D – Una domanda che faccio a tutti i batteristi. Charlie Watts dei Rolling Stones ha sempre detto che il suo “culo” è quello di Mick Jagger perchè se lo vede davanti da 50 anni. Qual’è il tuo culo?

R – Per un periodo di tempo non lontano ho suonato con l’orchestra di Paganucci. Facevamo molte serate e la cantante molto carina e giovane era proprio d’avanti a me a cantare e per molte serate l’avevo d’avanti ai miei occhi …sempre con la minigonna lei un bel vedere non credi?

D – So che dopo un periodo in cui avevi attaccato le bacchette al chiodo hai ricominciato a suonare…

R – Le bacchette al chiodo? Si, dopo i Pianeti ho smesso per svariati motivi. Erano i primi anni 70 ,all’epoca c’era il militare, e tante distrazioni per un ragazzo di quell’eta ‘ : viaggiare ,donne, un po’ alla “belli e maledetti”..moto macchine rock etc. Sempre a ballare e ha cuccare!!!! Sono stato anche un anno a Piombino a suonare con Rossella Canaccini ,cantante del gruppo femminile Le Stars molto conosciuto a quei tempi. Fece un disco “Il cielo” di Lucio Dalla rivisitato ,ando’ in televisione, ci preparammo per un anno per fare tournee ma purtroppo ando’ male, non ebbe il successo che meritava..Ho riprovato tante volte a suonare ma la vita del musicista se non sei a certi livelli il pane a casa non ce lo porti. Dirti tutte le mie avventure da batterista sarebbe troppo lungo. chiudo qui. Ci siamo rimessi insieme con i Pianeti per commemorare il nostro bassista e amico Raoul ma tutto li. Mi sono accorto, guardando in faccia la realta’, che ormai non posso piu’ suonare a certi livelli e allora ho deciso di smettere in bellezza senza rimpianti con la consapevolezza che la gente ancora ti ricorda con piacere . La musica era la mia vita .. ma il destino ha voluto diversamente!!! Sara’ per la prossima vita spero .

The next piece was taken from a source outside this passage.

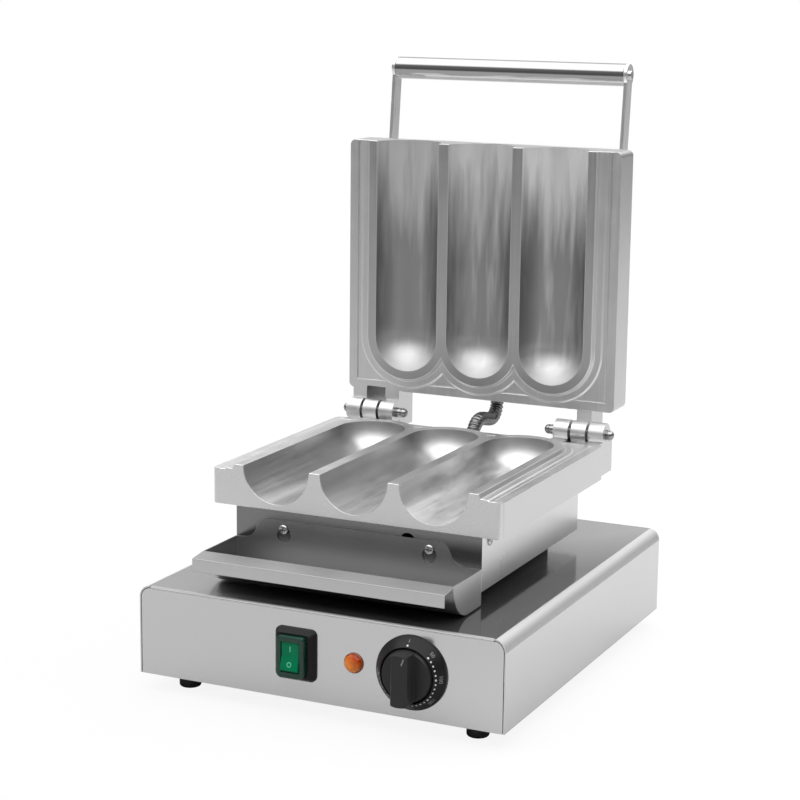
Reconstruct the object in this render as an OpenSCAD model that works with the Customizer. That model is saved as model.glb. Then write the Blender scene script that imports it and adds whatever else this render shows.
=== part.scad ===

D – Quali sono i batteristi che più ti hanno influenzato?

R – I batteristi che mi hanno influenzato ? Bè, devo dire che sono cresciuto a pane e Woodstoock !! Quindi tutti i gruppi di quell’epoca ti influenzavano, Santana Who..Jimmy Hendrix.Rolling Stones.. Poco dopo mi piacevano molto gli Yes e i King Crimson che ho sentito a Roma al Palaeur..ma io ero io , avevo una mia personalita’ e un modo di pormi sul palco tutto mio. Avevo una batteria bellissima, doppia cassa Ludwig con un mio palco personale molto scenografica

 

9 –

D – Chi è oggi Marco Bassano?

R – Chi e’ oggi Marco Bassano? Bella domanda alla quale non so’ risponderti perche’ ci vorrebbe un libro intero Non lo so’ nemmeno io cosa voglio e dove vado .Cerco di godermi il meglio possibile i miei 60 anni dopo chissà che la vita abbia dei risvolti a me sconosciuti.. Lascio fare al destino a qui credo molto.. e speriamo bene. Tutto puo’ ancora succedere!!!

D – Ultimissima domanda. Come facevi a farle innamorare tutte? Quale era il tuo segreto?

R – Quale era il mio segreto?Caro Massimo mi fai una domanda un po’ imbarazzante. Credo che non ci sia un segreto per le donne, parlo per me e senza presunzione .Dicono tutti che ero molto carino, capello lungo… una figura… e molto dolce. Moto, macchine, una bella visione della vita etc. Le donne si innamoravano di me molto spesso senza che io lo sapessi E” stato un dono di DIO. Neache io me ne rendevo conto ma era cosi.. Forse un piccolo segreto era che io non le cercavo mai .Avevo altri interessi e quando le donne non si sentono cercate ci pensano loro a venire da te.. almeno credo!!! Me lo hanno sempre detto tutti ,ma quante donne hai? Ma io non me ne rendevo conto .Solo tanto tempo dopo l’ho capito!! W le donneeeeee!!!!!!!!!!